2. Does Pollan believe it is morally permissible to eat animals? If not why not? If so, why and under what conditions?
3. Does Pollan think that animals can feel pain and/or suffer? Explain.
4. Explain Pollan’s views on domestication of animals. Does he think of it as exploitation or enslavement? Why or why not?
5. Have domesticated animals benefitted from their relationship with humans on Pollan’s view? Why or why not? Assess his position from your own perspective.
6. Evaluate the claim that we should look to nature (to how nature treats animals) as a guide for how we should treat them.
7. Describe Pollan’s ideal farm.
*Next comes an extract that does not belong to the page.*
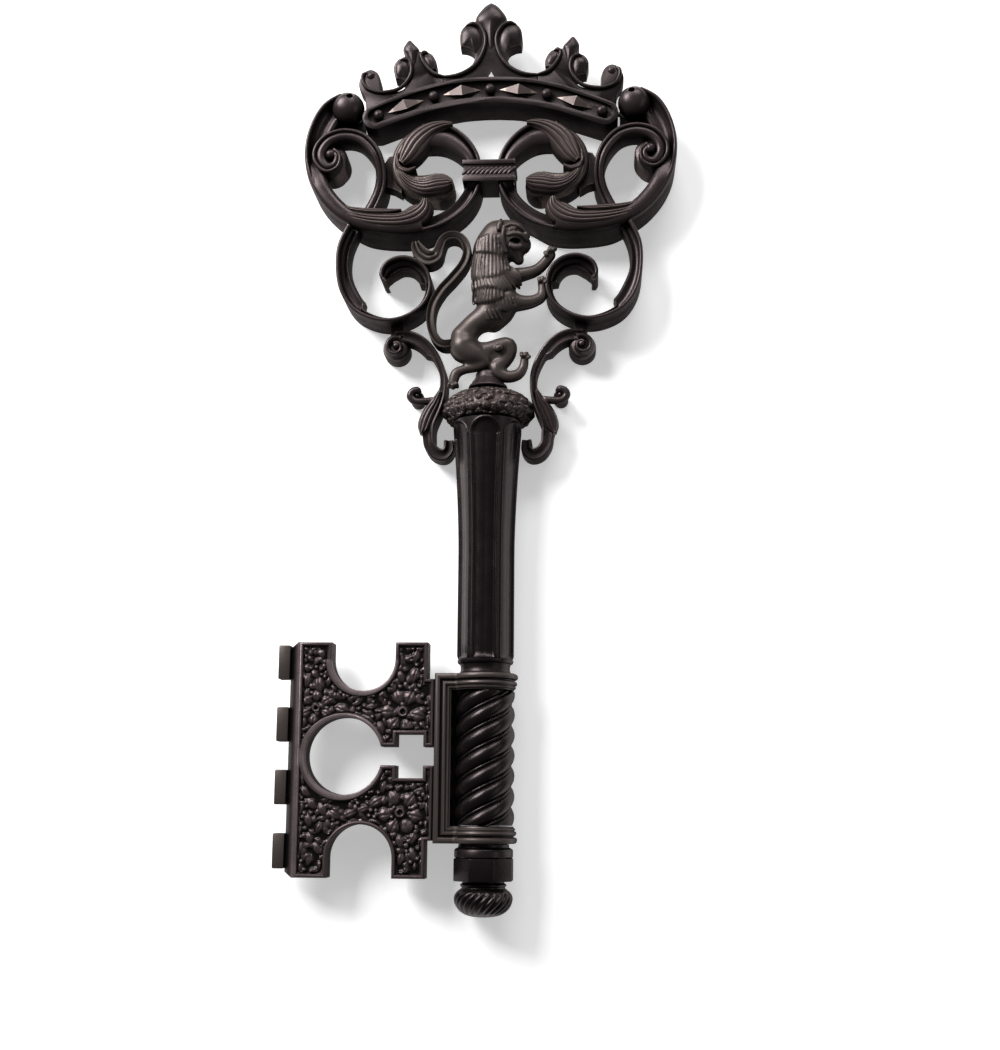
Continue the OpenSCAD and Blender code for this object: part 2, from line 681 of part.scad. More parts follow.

Are animals happy/fulfilled on such a farm, according to Pollan? Why?
8. Explain (and evaluate) Pollan’s suggestion that vegetarians kill more animals than do meat eaters. Explain and evaluate the suggestion that hunting is better for animals than being a “supermarket vegetarian.”
9. What is wrong with the following account of Pollan’s views about eating animals: “It’s okay to eat animals if they have been humanely raised and slaughtered. What’s wrong with current practice is the pain we inflict on the animals. Painless killing of animals is not a serious moral issue.”